Recorded data:
+++

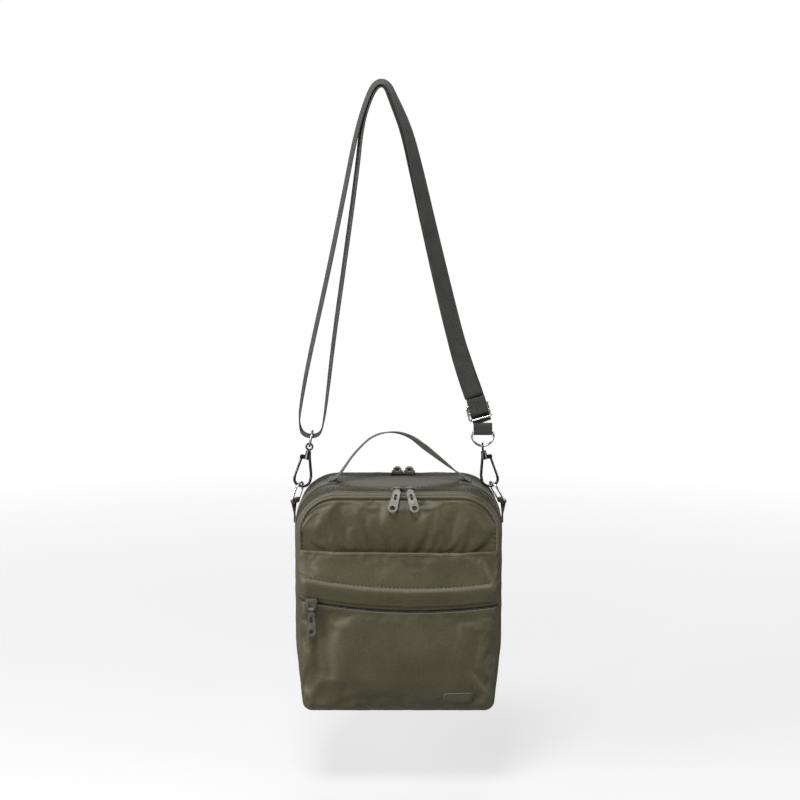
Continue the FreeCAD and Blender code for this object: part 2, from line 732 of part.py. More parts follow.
def hook_body(eye, side):
    """Head with the swivel's bore, long leg and lower bend, up to the hook's nose."""
    leg = HOOK_TURN_X - HOOK_BEND_R
    points = [
        hook_point(eye, side, *LEG_START),
        hook_point(eye, side, leg, HOOK_BEND_DROP - 4.0),
        hook_point(eye, side, leg + 0.6, HOOK_BEND_DROP + HOOK_BEND_R),
        hook_point(eye, side, HOOK_TURN_X + HOOK_BEND_R, HOOK_BEND_DROP + HOOK_BEND_R),
        hook_point(eye, side, HOOK_TURN_X + HOOK_BEND_R, HOOK_BEND_DROP - 1.0),
    ]
    wire = tube(points, [0, 12.0, 7.0, 7.0, 0], HOOK_WIRE_R)
    down = hook_axis(side)
    head_start = EYE_R + EYE_WIRE_R + HEAD_START
    head = Part.makeCone(HEAD_TOP_R, HEAD_END_R, HEAD_L, eye + down * head_start, down)
    bore = Part.makeCylinder(POST_BORE_R, head_start + HEAD_L, eye, down).common(head)
    seat = Part.makeCylinder(SEAT_R, SEAT_L, eye + down * (EYE_R + POST_L - 0.2), down)
    knuckle = knuckle_plates(eye, side)
    return head.fuse(wire).fuse(knuckle).cut(bore).cut(seat).removeSplitter()


def knuckle_plates(eye, side):
    """Two cheeks that hold the gate's pivot beside the head."""
    centre = hook_point(eye, side, *KNUCKLE)
    plates = None
    depth = V(0, 1, 0)
    discs = ((0.0, 0.0, 2.1), (1.7, 0.3, 1.8), (3.4, 0.6, 1.6))
    for y in (-CHEEK_OUT, CHEEK_OUT - CHEEK_T):
        piece = None
        for back, up, radius in discs:
            place = hook_point(eye, side, KNUCKLE[0] - back, KNUCKLE[1] - up)
            disc = Part.makeCylinder(radius, CHEEK_T, place + depth * y, depth)
            piece = disc if piece is None else piece.fuse(disc)
        piece = piece.cut(Part.makeCylinder(PIN_R, 9, centre - depth * 4.5, depth))
        plates = piece if plates is None else plates.fuse(piece)
    return plates


def hook_gate(eye, side):
    """The sprung gate, from its pivot down to the hook's nose."""
    pivot = hook_point(eye, side, *KNUCKLE)
    nose = hook_point(eye, side, HOOK_TURN_X + HOOK_BEND_R, HOOK_BEND_DROP - 1.0)
    reach = nose - pivot
    length = reach.Length - GATE_CLEAR
    along = V(reach.x, reach.y, reach.z).normalize()
    arm = Part.makeCylinder(1.2, length - 1.3, pivot + along * 1.3, along)
    eye_disc = Part.makeCylinder(1.9, 2.4, pivot - V(0, 1.2, 0), V(0, 1, 0))
    bore = Part.makeCylinder(PIN_R + 0.07, 8, pivot - V(0, 4, 0), V(0, 1, 0))
    return eye_disc.fuse(arm).cut(bore).removeSplitter()


def hook_rivet(eye, side):
    """The gate's pin, held in both cheeks, with its round heads."""
    pivot = hook_point(eye, side, *KNUCKLE)
    depth = V(0, 1, 0)
    rivet = Part.makeCylinder(PIN_R, 2 * RIVET_HALF, pivot - depth * RIVET_HALF, depth)
    for y in (-CHEEK_OUT - RIVET_HEAD_T - 0.05, CHEEK_OUT + 0.05):
        head = Part.makeCylinder(RIVET_HEAD_R, RIVET_HEAD_T, pivot + depth * y, depth)
        rivet = rivet.fuse(head)
    return rivet.removeSplitter()


def hook_low_point(eye, side):
    """Centre of the wire at the lowest place of the hook's bend."""
    return hook_point(eye, side, HOOK_TURN_X + 0.3, HOOK_BEND_DROP + HOOK_BEND_R)


def glide_axes():
    """Directions across, down and out of the adjuster."""
    tilt = math.radians(GLIDE_TILT)
    face = math.radians(90 - GLIDE_FACE)
    down = V(math.sin(tilt), 0, -math.cos(tilt))
    across = V(math.cos(tilt), 0, math.sin(tilt)) * math.cos(face) + V(0, 1, 0) * math.sin(face)
    return across, down, across.cross(down)


def tri_glide():
    """The adjuster: a wire frame with a middle bar."""
    across, down, _ = glide_axes()
    half_w = across * (GLIDE_W / 2 - GLIDE_WIRE_R)
    half_h = down * (GLIDE_H / 2 - GLIDE_WIRE_R)
    corners = [
        GLIDE - half_w - half_h,
        GLIDE + half_w - half_h,
        GLIDE + half_w + half_h,
        GLIDE - half_w + half_h,
    ]
    frame = tube(corners, [2.0, 2.0, 2.0, 2.0], GLIDE_WIRE_R, closed=True)
    bar = Part.makeCylinder(GLIDE_WIRE_R, 2 * half_w.Length, GLIDE - half_w, half_w)
    return frame.fuse(bar).removeSplitter()


def sewn_loop(bar, across, down, bar_r, length):
    """Webbing folded round a bar: two layers that run `length` up from it, sewn at the end."""
    out = across.cross(down).normalize()
    inner = bar_r + BAR_CLEAR
    outer = inner + WEB_T
    start = bar - across * (WEB_W / 2)
    turn = Part.makeCylinder(outer, WEB_W, start, across)
    hole = Part.makeCylinder(inner, WEB_W + 2, start - across, across)
    below = slanted_box(bar, across, down, out, (-outer - 1, outer + 1), (0, outer + 1))
    fold = turn.cut(hole).common(below)
    front = slanted_box(bar, across, down, out, (inner, outer), (-length, 0))
    back = slanted_box(bar, across, down, out, (-outer, -inner), (-length, 0))
    seam = slanted_box(bar, across, down, out, (-outer, outer), (-length, -length + LOOP_SEAM))
    return fold.fuse(front).fuse(back).fuse(seam).removeSplitter()


def slanted_box(origin, across, down, out, out_span, down_span):
    """A box as wide as the webbing, placed by the webbing's own directions."""
    a, b = out_span
    c, d = down_span
    corners = []
    for o, w in ((a, -1), (b, -1), (b, 1), (a, 1)):
        corners.append(origin + out * o + across * (w * WEB_W / 2) + down * c)
    face = Part.Face(Part.makePolygon(corners + [corners[0]]))
    return face.extrude(down * (d - c))


# ================= the whole object =================

def strap_nodes():
    """The strap, its adjuster and its sewn ends."""
    across, down, _ = glide_axes()
    level = V(1, 0, 0)
    plumb = V(0, 0, -1)
    return {
        "strap_strand_outer": ribbon(OUTER_ROUTE, WEB_W, WEB_T, -1.0),
        "strap_strand_inner": ribbon(INNER_ROUTE, WEB_W, WEB_T, 1.0),
        "tri_glide_slider": tri_glide(),
        "slider_end_loop": sewn_loop(GLIDE, across, down, GLIDE_WIRE_R, GLIDE_LOOP),
        "right_end_loop": sewn_loop(RIGHT_RING, level, plumb, RING_R, END_LOOP),
        "left_strap_ring": d_ring(
            LEFT_RING, STRAP_RING_W, STRAP_RING_H, RING_R, V(0, 1, 0), LEFT_HANG
        ),
        "right_strap_ring": d_ring(
            RIGHT_RING, STRAP_RING_W, STRAP_RING_H, RING_R, level, RIGHT_HANG
        ),
    }


def hook_nodes():
    """Both snap hooks and the bag's rings and tabs."""
    nodes = {}
    sides = (
        ("left", -1, V(0, 1, 0)),
        ("right", 1, V(1, 0, 0)),
    )
    for name, side, ring_axis in sides:
        eye = strap_eye(side)
        bar = bag_bar(side)
        nodes[name + "_swivel_eye"] = swivel_eye(eye, side, ring_axis)
        nodes[name + "_hook_body"] = hook_body(eye, side)
        nodes[name + "_hook_gate"] = hook_gate(eye, side)
        nodes[name + "_hook_rivet"] = hook_rivet(eye, side)
        nodes[name + "_bag_ring"] = bag_ring(bar, hook_low_point(eye, side), side)
        nodes[name + "_ring_tab"] = ring_tab(bar, hook_low_point(eye, side), side)
        nodes[name + "_handle_base"] = handle_base(side)
    return nodes


def shell_nodes():
    """Gusset, divider, lids and panels."""
    nodes = {
        "centre_gusset": band(-GUSSET_HALF, 0.0, GUSSET_HALF, 0.0, GUSSET_WALL),
        "divider_panel": divider(),
        "front_zipper_body_tape": body_tape(-1),
        "rear_zipper_body_tape": body_tape(1),
        "front_panel": front_panel(),
        "front_pad": front_pad(),
        "rear_panel": rear_panel(),
    }
    for name, side in (("front", -1), ("rear", 1)):
        for part, shape in lid(side).items():
            nodes[name + "_" + part] = shape
    return nodes


def pocket_nodes():
    """The slip pocket and the zipped pocket on it."""
    return {
        "slip_pocket_panel": pocket_panel(),
        "pocket_upper_band": pocket_upper_band(),
        "pocket_zip_tape": pocket_cover(POCKET_ZIP_HALF, POCKET_ZIP_HALF, TAPE_T),
        "pocket_lower_panel": pocket_cover(-POCKET_ZIP_HALF, BAG_HEIGHT, COVER_T),
        "pocket_flap": pocket_flap(),
        "pocket_zip_slider": pocket_slider(),
        "pocket_zip_pull": pocket_pull(),
        "label_tab": label_tab(),
    }


def handle_nodes():
    """The carrying handle's free arch and the two turns where it leaves the bag."""
    return {
        "handle_strap": ribbon(HANDLE_ROUTE, WEB_W, WEB_T, -1.0),
        "handle_left_foot": ribbon(LEFT_FOOT_ROUTE, WEB_W, WEB_T, -1.0),
        "handle_right_foot": ribbon(RIGHT_FOOT_ROUTE, WEB_W, WEB_T, -1.0),
    }


def zipper_nodes():
    """Two sliders with pulls on each main zipper, meeting near the middle."""
    nodes = {}
    apart = SLIDER_HALF_L + SLIDER_SPACE / 2
    for name, side in (("front", -1), ("rear", 1)):
        for hand, way in (("left", -1), ("right", 1)):
            x = SLIDERS_MEET_X + way * apart
            nodes[f"{name}_slider_{hand}"] = top_slider(x, side)
            nodes[f"{name}_pull_{hand}"] = top_pull(x, side, -way * FRONT_SPLAY)
    return nodes


def print_route(name, route):
    """The radius of each bend in a route, and its smallest."""
    points = [V(*p[:3]) for p in route]
    radii = [corner_arc(points, i)[2] for i in range(1, len(points) - 1)]
    print(name, "radii mm:", " ".join(f"{r:.0f}" for r in radii), "least", round(min(radii), 1))


def main():
    """Builds every node and writes one STEP file for each."""
    os.makedirs("parts", exist_ok=True)
    nodes = {}
    for group in (strap_nodes, hook_nodes, shell_nodes, pocket_nodes, handle_nodes, zipper_nodes):
        nodes.update(group())
    for name, shape in sorted(nodes.items()):
        if not shape.isValid():
            print("not valid:", name)
        shape.exportStep(os.path.join("parts", name + ".step"))
    print_route("outer strand", OUTER_ROUTE)
    print_route("inner strand", INNER_ROUTE)
    print(len(nodes), "nodes")
    return nodes


NODES = main()
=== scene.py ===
import json
import math

import bpy
from mathutils import Matrix, Vector, noise
from mathutils.bvhtree import BVHTree
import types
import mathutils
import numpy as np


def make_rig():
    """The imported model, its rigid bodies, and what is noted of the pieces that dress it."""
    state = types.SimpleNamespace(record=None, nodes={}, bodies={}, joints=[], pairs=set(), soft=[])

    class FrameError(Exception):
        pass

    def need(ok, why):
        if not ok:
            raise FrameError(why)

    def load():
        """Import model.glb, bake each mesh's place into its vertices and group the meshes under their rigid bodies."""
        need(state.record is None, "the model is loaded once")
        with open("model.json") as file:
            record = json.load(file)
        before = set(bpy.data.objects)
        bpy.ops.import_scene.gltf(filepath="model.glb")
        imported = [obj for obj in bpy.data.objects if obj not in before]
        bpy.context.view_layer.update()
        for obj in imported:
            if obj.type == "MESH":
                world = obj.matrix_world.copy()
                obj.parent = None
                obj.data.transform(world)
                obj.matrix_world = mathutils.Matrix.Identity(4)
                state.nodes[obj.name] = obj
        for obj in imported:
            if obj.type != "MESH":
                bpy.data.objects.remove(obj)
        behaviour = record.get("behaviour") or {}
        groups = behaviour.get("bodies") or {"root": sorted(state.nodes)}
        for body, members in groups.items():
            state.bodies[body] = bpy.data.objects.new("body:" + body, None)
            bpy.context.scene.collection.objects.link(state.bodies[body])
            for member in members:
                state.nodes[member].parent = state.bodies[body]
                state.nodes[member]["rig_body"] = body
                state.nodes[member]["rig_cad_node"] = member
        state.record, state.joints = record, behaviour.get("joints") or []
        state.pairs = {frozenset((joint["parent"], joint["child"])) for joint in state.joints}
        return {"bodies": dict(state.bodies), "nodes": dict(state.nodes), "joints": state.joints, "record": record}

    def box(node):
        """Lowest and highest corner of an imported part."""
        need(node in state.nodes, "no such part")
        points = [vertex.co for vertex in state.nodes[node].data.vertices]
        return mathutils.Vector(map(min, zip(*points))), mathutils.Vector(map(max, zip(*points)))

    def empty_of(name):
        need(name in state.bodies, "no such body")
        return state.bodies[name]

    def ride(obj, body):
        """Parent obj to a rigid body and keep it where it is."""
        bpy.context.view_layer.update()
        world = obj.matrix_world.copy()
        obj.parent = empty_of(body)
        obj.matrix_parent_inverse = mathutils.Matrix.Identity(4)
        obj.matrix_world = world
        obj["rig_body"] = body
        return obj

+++

What is asked: From the first line above through the line that contains "return plates", quote each line exactly. Output nothing more.

Completed task:
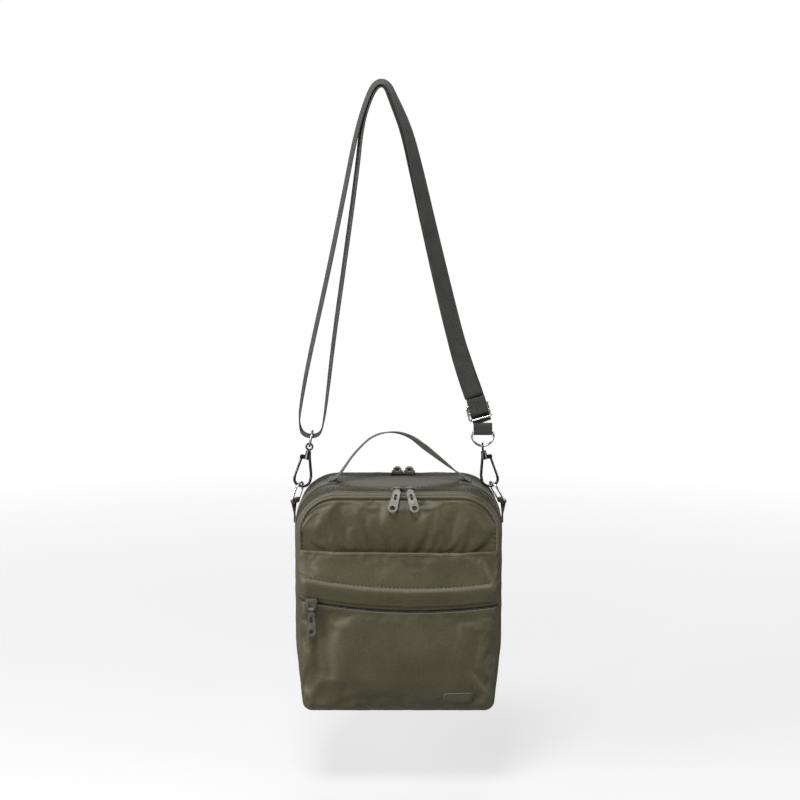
Continue the FreeCAD and Blender code for this object: part 2, from line 732 of part.py. More parts follow.
def hook_body(eye, side):
    """Head with the swivel's bore, long leg and lower bend, up to the hook's nose."""
    leg = HOOK_TURN_X - HOOK_BEND_R
    points = [
        hook_point(eye, side, *LEG_START),
        hook_point(eye, side, leg, HOOK_BEND_DROP - 4.0),
        hook_point(eye, side, leg + 0.6, HOOK_BEND_DROP + HOOK_BEND_R),
        hook_point(eye, side, HOOK_TURN_X + HOOK_BEND_R, HOOK_BEND_DROP + HOOK_BEND_R),
        hook_point(eye, side, HOOK_TURN_X + HOOK_BEND_R, HOOK_BEND_DROP - 1.0),
    ]
    wire = tube(points, [0, 12.0, 7.0, 7.0, 0], HOOK_WIRE_R)
    down = hook_axis(side)
    head_start = EYE_R + EYE_WIRE_R + HEAD_START
    head = Part.makeCone(HEAD_TOP_R, HEAD_END_R, HEAD_L, eye + down * head_start, down)
    bore = Part.makeCylinder(POST_BORE_R, head_start + HEAD_L, eye, down).common(head)
    seat = Part.makeCylinder(SEAT_R, SEAT_L, eye + down * (EYE_R + POST_L - 0.2), down)
    knuckle = knuckle_plates(eye, side)
    return head.fuse(wire).fuse(knuckle).cut(bore).cut(seat).removeSplitter()


def knuckle_plates(eye, side):
    """Two cheeks that hold the gate's pivot beside the head."""
    centre = hook_point(eye, side, *KNUCKLE)
    plates = None
    depth = V(0, 1, 0)
    discs = ((0.0, 0.0, 2.1), (1.7, 0.3, 1.8), (3.4, 0.6, 1.6))
    for y in (-CHEEK_OUT, CHEEK_OUT - CHEEK_T):
        piece = None
        for back, up, radius in discs:
            place = hook_point(eye, side, KNUCKLE[0] - back, KNUCKLE[1] - up)
            disc = Part.makeCylinder(radius, CHEEK_T, place + depth * y, depth)
            piece = disc if piece is None else piece.fuse(disc)
        piece = piece.cut(Part.makeCylinder(PIN_R, 9, centre - depth * 4.5, depth))
        plates = piece if plates is None else plates.fuse(piece)
    return plates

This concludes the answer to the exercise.